### TASK DIRECTIONS
Of all the lines in the material, how many include the word "frame"? Reply with the number alone.

### SOURCE DATA
____________
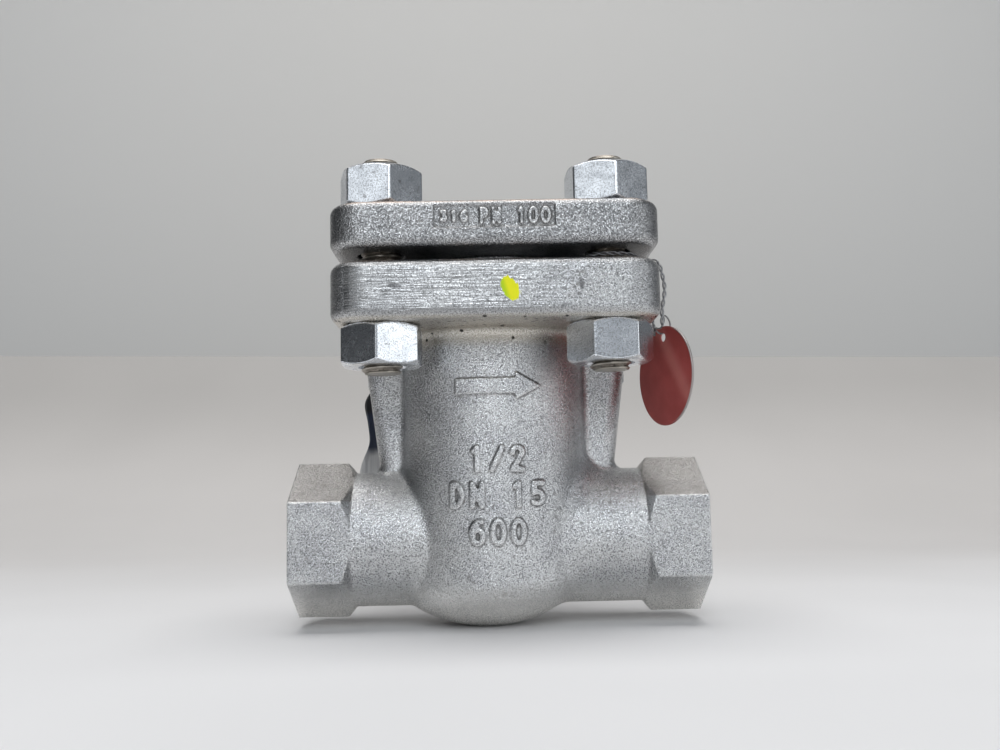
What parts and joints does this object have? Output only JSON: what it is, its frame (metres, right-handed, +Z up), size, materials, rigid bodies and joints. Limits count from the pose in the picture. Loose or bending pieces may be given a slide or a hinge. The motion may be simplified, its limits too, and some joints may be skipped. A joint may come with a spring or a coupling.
{
  "type": "swing check valve",
  "caption": "Cast stainless swing check valve with threaded hexagonal pipe ends, a square bolted cover, a hinged disc inside, a wired red tag and a strap label.",
  "frame": {"origin": "on the flat foot under the bowl, straight below the crossing of the flow line and the cover's centreline", "axes": "+X along the flow from inlet to outlet, +Z up through the cover, -Y towards the side with the arrow and the cast marks"},
  "size_m": [0.0998, 0.0764, 0.109],
  "materials": {
    "cast_stainless": "bead-blasted casting",
    "nut_steel": "forged and scaled, worn bright at the corners",
    "stud_steel": "threaded, dull",
    "turned_stainless": "fine turned",
    "trim_stainless": "satin",
    "gasket_facing": "graphite and steel windings",
    "red_enamel": "dull red enamel on thin sheet",
    "tie_wire": "twisted tie wire",
    "label_film": "printed film, dark at the neck and grey below"
  },
  "bodies": {
    "casing": {"body": "cast_stainless", "cover": "cast_stainless", "cover_gasket": "gasket_facing", "seat_ring": "turned_stainless", "hinge_bracket": "trim_stainless", "bracket_screw_front": "trim_stainless", "bracket_screw_rear": "trim_stainless", "hinge_pin": "turned_stainless", "cover_stud_front_left": "stud_steel", "cover_stud_front_right": "stud_steel", "cover_stud_rear_left": "stud_steel", "cover_stud_rear_right": "stud_steel", "upper_nut_front_left": "nut_steel", "upper_nut_front_right": "nut_steel", "upper_nut_rear_left": "nut_steel", "upper_nut_rear_right": "nut_steel", "lower_nut_front_left": "nut_steel", "lower_nut_front_right": "nut_steel", "lower_nut_rear_left": "nut_steel", "lower_nut_rear_right": "nut_steel", "tag_wire": "tie_wire", "strap_label": "label_film"},
    "swing_arm": {"hinge_arm": "trim_stainless"},
    "disc_assembly": {"disc": "turned_stainless", "disc_washer": "trim_stainless", "disc_nut": "trim_stainless", "disc_split_pin": "tie_wire"},
    "hanging_tag": {"red_tag": "red_enamel"}
  },
  "joints": [
    {"name": "disc_swing", "type": "hinge", "parent": "casing", "child": "swing_arm", "pos_m": [-0.0086, 0, 0.0346], "axis": [0, -1, 0], "range_deg": [0, 68]},
    {"name": "disc_spin", "type": "hinge", "parent": "swing_arm", "child": "disc_assembly", "pos_m": [-0.005, 0, 0.0211], "axis": [1, 0, 0], "continuous": true},
    {"name": "tag_swing", "type": "hinge", "parent": "casing", "child": "hanging_tag", "pos_m": [0.0412, -0.012, 0.0688], "axis": [-0.9272, -0.3746, 0], "range_deg": [-18, 30]}
  ]
}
____________
### FINAL RESULT
2